Our Rome landing found us at the revolving baggage terminal. Electronic ads for a luxury Swiss watch kept changing. A happy family in Manhattan in some elevated townhouse. A happy father showing his son the skyscraped skies from a similarly elevated corner office suite in Singapore. A happy father in London leaving a black cab to show off to his son his brand-name watch. These all symbolized and commodified the bonds that cement us, apparently, in this age of global consumption. We share in that guilt.
Adding our widow's mite to that sum, thanks to a cheaper euro-dollar exchange rate. we waited to spend our euros in Italy. I got to watch those ads so often since I waited in vain for our second suitcase to join mine. But, Layne's luggage had been left behind with that of a few other of our Aer Lingus passengers back in Dublin.

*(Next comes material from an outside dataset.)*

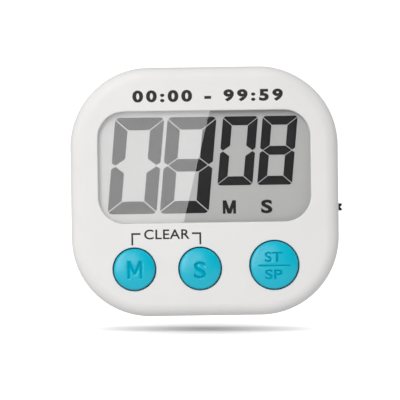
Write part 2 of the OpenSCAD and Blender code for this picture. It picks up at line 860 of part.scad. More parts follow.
module watch_crystal() {
    color("silver") translate([crystal_x, board_back_y + crystal_d / 2, crystal_z])
        rotate([0, 90, 0]) cylinder(d = crystal_d, h = crystal_l);
}

// Resistors and capacitors soldered to the back of the board
module surface_parts() {
    color("tan") for (i = [0 : 3], j = [0 : 1]) {
        translate([chip_x + chip_pitch_x * i, board_back_y, chip_z + chip_pitch_z * j])
            cube([chip_l, chip_h, chip_w]);
    }
}

module board_screws() {
    color("silver") for (p = board_screw_places) {
        screw(p, board_screw_r, board_back_y - inner_front_y - thread_end, board_head_r,
            board_head_h, board_back_y);
    }
}

// -------------------------------------------------------------- keypad and buttons

module rubber_keypad() {
    half_w = case_screw_places[1][0] - boss_r - boss_clear;
    top_z = holder_low_z - 1.5 * play;
    color("lightgray") difference() {
        union() {
            slab(board_front_y - sheet_t, board_front_y) difference() {
                translate([0, (keypad_low_z + top_z) / 2])
                    round_rect(2 * half_w, top_z - keypad_low_z, keypad_r);
                for (b = buttons) translate([b[0], b[1]]) circle(dome_r - dome_t);
            }
            for (b = buttons) {
                translate([b[0], 0, b[1]]) toward_front(board_front_y) rotate_extrude() dome_profile();
            }
        }
        for (p = [board_screw_places[0], board_screw_places[1]]) {
            rod(p, board_boss_r + play, board_front_y - sheet_t - over, board_front_y + over);
        }
    }
}

// Section of one dome, its key and the hollow for the pill
module dome_profile() {
    bottom = pill_h + pill_t;
    polygon([
        [0, bottom],
        [key_r - 0.6 * dome_t, bottom],
        [dome_r - dome_t, sheet_t],
        [dome_r, sheet_t],
        [key_r, bottom + dome_t],
        [key_r, key_h],
        [0, key_h]
    ]);
}

module pill(b) {
    color("black") rod(b, pill_r, board_front_y - pill_h - pill_t, board_front_y - pill_h);
}

module minute_pill() {
    pill(minute);
}

module second_pill() {
    pill(second);
}

module start_stop_pill() {
    pill(start_stop);
}

// Push button cap: flange behind the wall, crowned face, hollow underside round a post
module button_cap(b) {
    rim_h = flange_t + front_wall + button_rise;
    ball_r = (pow(b[2], 2) + pow(button_crown, 2)) / (2 * button_crown);
    color("deepskyblue") translate([b[0], 0, b[1]]) toward_front(key_top_y) rotate_extrude()
        difference() {
            union() {
                square([b[2] + flange_w, flange_t]);
                intersection() {
                    edge_profile(b[2], rim_h + button_crown, button_edge_r);
                    translate([0, rim_h + button_crown - ball_r]) circle(ball_r, $fn = 360);
                }
            }
            translate([key_r, -over]) square([b[2] - cap_wall - key_r, rim_h - 1.2 + over]);
        }
}

module minute_button() {
    button_cap(minute);
}

module second_button() {
    button_cap(second);
}

module start_stop_button() {
    button_cap(start_stop);
}

// -------------------------------------------------------------- slide switch

// Steel shell, open towards the board, with the window that the knob slides in
module switch_housing() {
    window_l = knob_h + knob_travel + 2 * play;
    color("silver") difference() {
        translate([switch_x - switch_d, board_back_y, knob_mid_z - switch_l / 2])
            cube([switch_d, switch_t, switch_l]);
        translate([switch_x - switch_d + switch_steel, board_back_y - over,
            knob_mid_z - switch_l / 2 + switch_steel])
            cube([switch_d - 2 * switch_steel, switch_t - switch_steel + over,
                switch_l - 2 * switch_steel]);
        translate([switch_x - over, knob_y - knob_t / 2 - play, knob_mid_z - window_l / 2])
            cube([2 * over, knob_t + 2 * play, window_l]);
    }
}

// Insulating base with three pins soldered through the board
module switch_base() {
    x0 = switch_x - switch_d + switch_steel;
    leg_x = x0 + switch_base_t / 2;
    leg_t = 0.3;
    color("saddlebrown") {
        translate([x0, board_back_y, knob_mid_z - switch_l / 2 + switch_steel])
            cube([switch_base_t, switch_t - switch_steel, switch_l - 2 * switch_steel]);
        for (i = [-1 : 1]) {
            leg_z = knob_mid_z + i * pin_pitch;
            rod([switch_pin_x, leg_z], switch_pin_r, board_front_y - leg_t, board_back_y + leg_t);
            translate([leg_x, board_back_y, leg_z - switch_pin_r])
                cube([switch_pin_x - leg_x, leg_t, 2 * switch_pin_r]);
        }
    }
}

// Knob with a grip notch outside and the slider that keeps it in
module switch_knob() {
    x0 = switch_x - switch_steel - slider_t - seat;
    tip_x = body_w / 2 + knob_out;
    color("black") difference() {
        union() {
            translate([x0 + slider_t, knob_y - knob_t / 2, knob_z - knob_h / 2])
                cube([tip_x - x0 - slider_t, knob_t, knob_h]);
            translate([x0, knob_y - knob_t / 2 - slider_side, knob_z - knob_h / 2 - slider_end])
                cube([slider_t, knob_t + 2 * slider_side, knob_h + 2 * slider_end]);
        }
        translate([tip_x, knob_y - knob_t, knob_z]) rotate([0, 45, 0])
            translate([-notch / 2, 0, -notch / 2]) cube([notch, 2 * knob_t, notch]);
    }
}

// -------------------------------------------------------------- battery

// Cell with a flat minus end, a rolled jacket edge and the plus nub
module battery() {
    nub_l = 1;
    nub_r = 1.9;
    edge = 0.3;
    minus_r = battery_d / 2 - 1.5;
    color("slategray") translate([battery_x - battery_l / 2, battery_y, battery_z])
        rotate([0, 90, 0]) rotate_extrude() {
            square([minus_r, 1]);
            translate([0, edge]) polygon([
                [0, 0],
                [battery_d / 2 - edge, 0],
                [battery_d / 2, edge],
                [battery_d / 2, battery_l - nub_l - 2 * edge],
                [battery_d / 2 - edge, battery_l - nub_l - edge],
                [0, battery_l - nub_l - edge]
            ]);
            square([nub_r, battery_l]);
        }
}

// Flat contact plate against an end wall, its solder tail through the wall
module contact_plate(side) {
    plate_h = bay_h - 1;
    plate_d = back_y - door_t - bay_bottom_y - 1;
    tail = plate_t + bay_wall + tail_l;
    translate([side * (bay_l / 2 - plate_t / 2), (bay_bottom_y + back_y - door_t) / 2, battery_z])
        cube([plate_t, plate_d, plate_h], center = true);
    translate([side * (bay_l / 2 - plate_t + tail / 2), battery_y, battery_z])
        cube([tail, tail_w, plate_t], center = true);
}

module plus_contact() {
    color("silver") {
        contact_plate(1);
        translate([bay_l / 2 - plate_t - bump_h, battery_y, battery_z]) rotate([0, 90, 0])
            cylinder(r1 = 1.2, r2 = 2.4, h = bump_h);
    }
}

// Points of a ring of the spring's wire at turn angle a
function spring_centre(a, turns) = let(
    t = a / (360 * turns),
    r = 3.6 - 1.4 * t
) [t * (spring_l - spring_wire) + spring_wire / 2, r * cos(a), r * sin(a)];

function spring_ring(a, turns, sides) = let(c = spring_centre(a, turns)) [
    for (k = [0 : sides - 1]) let(
        b = k * 360 / sides,
        out = spring_wire / 2 * cos(b),
        up = spring_wire / 2 * sin(b)
    ) [c[0] + up, c[1] + out * cos(a), c[2] + out * sin(a)]
];

module minus_contact() {
    turns = 3;
    steps = 54;
    sides = 8;
    rings = [for (i = [0 : steps]) each spring_ring(i * 360 * turns / steps, turns, sides)];
    skin = [
        for (i = [0 : steps - 1], k = [0 : sides - 1]) [
            i * sides + k,
            i * sides + (k + 1) % sides,
            (i + 1) * sides + (k + 1) % sides,
            (i + 1) * sides + k
        ]
    ];
    first_cap = [for (k = [sides - 1 : -1 : 0]) k];
    last_cap = [for (k = [0 : sides - 1]) steps * sides + k];
    color("silver") {
        contact_plate(-1);
        translate([-bay_l / 2 + plate_t - 0.05, battery_y, battery_z])
            polyhedron(points = rings, faces = concat(skin, [first_cap, last_cap]));
    }
}

// Door with two tongues at its lower edge and a springy finger at its upper edge
module battery_door() {
    door_top_z = battery_z + door_h / 2;
    color("white") {
        difference() {
            slab(back_y - door_t, back_y) translate([0, battery_z])
                round_rect(door_w, door_h, door_r);
            for (side = [-1, 1]) {
                translate([side * finger_w / 2 - slit / 2, back_y - door_t - over,
                    door_top_z - finger_l])
                    cube([slit, door_t + 2 * over, finger_l + over]);
            }
            for (i = [1 : 3]) {
                translate([-finger_w / 2 + grip_pitch, back_y - grip_t,
                    door_top_z - grip_w - grip_pitch * i])
                    cube([finger_w - 2 * grip_pitch, grip_t + over, grip_w]);
            }
        }
        for (side = [-1, 1]) {
            translate([side * tongue_x - tongue_w / 2, back_y - door_t - tongue_t - tongue_drop,
                door_low_z - tongue_l])
                cube([tongue_w, tongue_t, tongue_l + 1.5]);
            translate([side * tongue_x - tongue_w / 2, back_y - door_t - 0.5, door_low_z + 0.3])
                cube([tongue_w, 1, 1.2]);
        }
    }
}

// -------------------------------------------------------------- stand, magnet, sounder

// Folding stand: plate with a round root, two pins, and pockets on the hidden side
module stand() {
    tip_r = 4;
    rim = 2.4;
    pocket_t = 1;
    pocket_w = (stand_w - 3 * rim) / 2;
    color("white") {
        difference() {
            slab(stand_y - stand_t / 2, stand_y + stand_t / 2) {
                translate([-stand_w / 2, stand_z]) square([stand_w, stand_l - tip_r]);
                translate([-stand_w / 2 + tip_r, stand_z]) square([stand_w - 2 * tip_r, stand_l]);
                for (side = [-1, 1]) {
                    translate([side * (stand_w / 2 - tip_r), stand_z + stand_l - tip_r])
                        circle(tip_r);
                }
            }
            for (side = [-1, 1]) {
                slab(stand_y - stand_t / 2 - over, stand_y - stand_t / 2 + pocket_t)
                    translate([side * (pocket_w + rim) / 2, stand_z + stand_l / 2 + 0.5])
                        round_rect(pocket_w, stand_l - 2 * rim - 1, 2);
            }
        }
        translate([-stand_w / 2, stand_y, stand_z]) rotate([0, 90, 0])
            cylinder(r = stand_t / 2, h = stand_w);
        translate([-stand_w / 2 - pin_l, stand_y, stand_z]) rotate([0, 90, 0])
            cylinder(r = pin_r, h = stand_w + 2 * pin_l);
    }
}

module magnet() {
    color("dimgray") rod([side_x, side_z], magnet_d / 2, back_y - magnet_t - seat, back_y - seat);
}

module buzzer_disc() {
    seat_y = inner_back_y - chamber_t;
    color("gold") rod([-side_x, side_z], brass_d / 2, seat_y - disc_t, seat_y);
}

module buzzer_ceramic() {
    seat_y = inner_back_y - chamber_t - disc_t;
    color("white") rod([-side_x, side_z], ceramic_d / 2, seat_y - disc_t, seat_y);
}

// -------------------------------------------------------------- wire leads

// Point of a smooth curve with four control points, and its heading there
function bezier(p, t) = let(s = 1 - t)
    s * s * s * p[0] + 3 * s * s * t * p[1] + 3 * s * t * t * p[2] + t * t * t * p[3];
function heading(p, t) = let(
    s = 1 - t,
    v = s * s * (p[1] - p[0]) + 2 * s * t * (p[2] - p[1]) + t * t * (p[3] - p[2])
) v / norm(v);

// Points of the wire's ring at share t of the curve; its ends lie square to Y
function lead_ring(p, t, sides) = let(
    along = heading(p, t),
    square_on = cross(along, [1, 0, 0]),
    up = square_on / norm(square_on),
    aside = cross(up, along)
) [
    for (k = [0 : sides - 1]) let(b = k * 360 / sides)
        bezier(p, t) + lead_d / 2 * (cos(b) * aside + sin(b) * up)
];

// Round tube along such a curve
module lead(p) {
    steps = 14;
    sides = 8;
    points = [for (i = [0 : steps]) each lead_ring(p, i / steps, sides)];
    skin = [
        for (i = [0 : steps - 1], k = [0 : sides - 1]) [
            i * sides + k,
            (i + 1) * sides + k,
            (i + 1) * sides + (k + 1) % sides,
            i * sides + (k + 1) % sides
        ]
    ];
    first_cap = [for (k = [0 : sides - 1]) k];
    last_cap = [for (k = [sides - 1 : -1 : 0]) steps * sides + k];
    polyhedron(points = points, faces = concat(skin, [first_cap, last_cap]));
}

module buzzer_leads() {
    top_y = inner_back_y - chamber_t - 2 * disc_t;
    for (i = [0, 1]) {
        spot = [-side_x, side_z] + buzzer_spots[i];
        pad_x = buzzer_pad_x - i * buzzer_pad_pitch;
        color(i == 0 ? "red" : "black") lead([
            [spot[0], top_y, spot[1]], [spot[0], lead_y, spot[1]],
            [pad_x, lead_y, buzzer_pad_z], [pad_x, board_back_y, buzzer_pad_z]
        ]);
    }
}

module battery_leads() {
    tail_x = bay_l / 2 + bay_wall + tail_l - lead_d / 2 - play;
    pad_x = tail_x + battery_lead_out;
    pad_z = battery_z - battery_lead_drop;
    for (side = [-1, 1]) {
        color(side > 0 ? "red" : "black") lead([
            [side * tail_x, battery_y - tail_w / 2, battery_z],
            [side * tail_x, battery_y - tail_w / 2 - lead_y, battery_z],
            [side * pad_x, lead_y - lead_d, pad_z],
            [side * pad_x, board_back_y, pad_z]
        ]);
    }
}

// -------------------------------------------------------------- choice of node

front_cover();
back_cover();
display_lens();
lcd_front_film();
lcd_front_glass();
lcd_rear_glass();
lcd_reflector();
lcd_holder();
zebra_strip();
circuit_board();
chip_blob();
watch_crystal();
surface_parts();
board_screws();
rubber_keypad();
minute_pill();
second_pill();
start_stop_pill();
minute_button();
second_button();
start_stop_button();
switch_housing();
switch_base();
switch_knob();
battery();
plus_contact();
minus_contact();
battery_door();
stand();
magnet();
buzzer_disc();
buzzer_ceramic();
buzzer_leads();
battery_leads();
case_screws();
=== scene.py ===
# %% [markdown]
# # A digital kitchen timer
#
# The object is a small countdown timer: a white moulded case in two shells, a big
# liquid crystal display behind a clear lens, three blue push buttons and a slide
# switch on its right side. The CAD model already holds every part at its true size.
# Blender adds what CAD leaves out: finishes, printed and engraved marks, the
# segments of the display, light and a camera.

# %% Load the model
import math

import bmesh
import bpy
from mathutils import Matrix, Vector


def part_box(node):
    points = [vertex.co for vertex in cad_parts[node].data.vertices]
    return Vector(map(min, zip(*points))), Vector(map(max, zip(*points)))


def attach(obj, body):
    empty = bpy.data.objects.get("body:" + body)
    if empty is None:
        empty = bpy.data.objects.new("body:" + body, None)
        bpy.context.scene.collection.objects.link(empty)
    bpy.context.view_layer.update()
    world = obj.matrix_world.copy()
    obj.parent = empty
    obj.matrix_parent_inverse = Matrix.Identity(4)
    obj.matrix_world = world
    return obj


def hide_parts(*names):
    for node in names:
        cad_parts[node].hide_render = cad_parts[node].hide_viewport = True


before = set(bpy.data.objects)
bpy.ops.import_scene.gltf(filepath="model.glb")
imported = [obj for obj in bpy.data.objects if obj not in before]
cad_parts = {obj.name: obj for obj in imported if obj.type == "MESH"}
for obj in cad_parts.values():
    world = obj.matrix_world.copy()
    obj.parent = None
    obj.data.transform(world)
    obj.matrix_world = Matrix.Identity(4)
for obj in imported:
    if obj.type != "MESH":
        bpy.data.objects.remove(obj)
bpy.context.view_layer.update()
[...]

So, we left the terminal later than expected, dealing with red-tape and claim forms. We were driven into the city by the friendly couple of women who ran the b+b we stayed in there also ran a few others, and we figured they made a handsome living off what seemed an unending stream of travelers. They offered a welcoming flat, charmingly laid out, and admirably located. To get there, we passed the Synagogue and congestion north of the Tiber. It looked as if London with beige concrete and similar graffito.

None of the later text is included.